Ces trois acteurs détiennent ensemble 67 % du marché mondial des services cloud : AWS en détient 31 %, AZURE en détient 25 % et GCP en détient 11 %. En Europe, l’hégémonie américaine en matière numérique  est encore plus prononcée. Certains rapports indiquent que les hyperscalers américains contrôlent plus de 65 % du marché européen du cloud. Le principal fournisseur européen n’en détient que 2 %.

Cette dépendance expose l’Europe à des risques stratégiques importants notamment en matière de sécurité des données, de conformité réglementaire et de souveraineté technologique.

 

 

 Le besoin d’un protectionnisme climatique cohérent

 

 

Source : AEF, 2024 ; EDGAR, 2023

Lecture : entre 1990 et 2022, les émissions de CO₂ ont augmenté de 62 % dans le monde quand elles ont reculé de 31 % en Europe et de 27 % en France.

 

Alors que les émissions mondiales de CO₂ ont augmenté de 62 % depuis 1990, les émissions ont été réduites de 31 % en Europe et de 27 % en France (AEE, EDGAR, 2023). Ce décalage révèle un effort environnemental européen important mais déséquilibré par rapport au reste du monde.

Cette asymétrie d’engagement s’observe également dans les échanges commerciaux où les produits importés en Europe, souvent issus de pays aux normes climatiques moins strictes, ne sont pas soumis aux mêmes exigences que les productions européennes. Cette situation pénalise les industriels et agriculteurs européens engagés dans la transition écologique.

Pour répondre à cette asymétrie, l’Union européenne a introduit en 2023 le Mécanisme d’Ajustement Carbone aux Frontières (MACF) qui vise à intégrer une taxe sur le prix du carbone pour certaines importations à forte intensité d’émissions. Toutefois, son champ d’application reste limité. Les effets dépendront de l’extension du mécanisme et de sa compatibilité avec les règles de l’OMC.

 

 

CONCLUSION – L’Europe face aux nouveaux défis de souveraineté

 

 

L’Union européenne se trouve à un carrefour stratégique où la recherche d’une nouvelle souveraineté économique et industrielle doit s’harmoniser avec des objectifs climatiques ambitieux.

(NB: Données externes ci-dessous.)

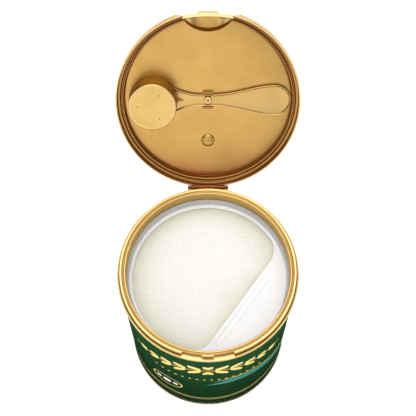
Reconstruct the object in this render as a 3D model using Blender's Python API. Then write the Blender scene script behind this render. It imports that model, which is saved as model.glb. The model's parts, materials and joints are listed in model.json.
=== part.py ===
"""An opened tin of milk powder, with a hinged lid and a scoop clipped inside the lid.

Every piece is drawn in the frame of the closed tin: its axis is Z, it stands on Z = 0, its front looks
along -Y and its hinge is at +Y. Lengths are metres. The lid and the scoop are then swung open about the
hinge, and the whole is moved so that the middle of its footprint is the origin.
"""
import math

import bmesh
import bpy
from mathutils import Matrix, Vector

SEGMENTS = 64
GAP = 0.0003

# The painted tin and its seamed bottom end.
TIN_RADIUS = 0.0635
TIN_WALL = 0.0010
TIN_TOP = 0.1564
SEAM_RADIUS = 0.0640
SEAM_WIDTH = 0.0024
SEAM_HEIGHT = 0.0030
PANEL_RECESS = 0.0025
PANEL_THICKNESS = 0.0008

# The collar that is snapped on the tin's top.
COLLAR_TOP = 0.1625
COLLAR_LEDGE = 0.1579
COLLAR_BOTTOM = 0.1550
COLLAR_SKIRT_RADIUS = 0.06516
COLLAR_RING_RADIUS = 0.0636
COLLAR_BORE_TOP = 0.05875
COLLAR_BORE_BOTTOM = 0.05835
COLLAR_BORE_END = 0.1535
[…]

Le Pacte vert pour l’Europe lancé en 2019 vise à faire de l’UE le premier continent climatiquement neutre d’ici 2050, en réduisant les émissions de gaz à effet de serre d’au moins 55 % d’ici 2030 par rapport aux niveaux de 1990. La guerre en Ukraine a mis en lumière la dépendance de l’Europe aux importations d’énergie, notamment au gaz russe.

L’Europe a désormais un rôle à jouer dans l’invention d’un nouveau modèle : capable de conjuguer puissance économique, souveraineté stratégique et exigence écologique dans un monde de plus en plus fragmenté.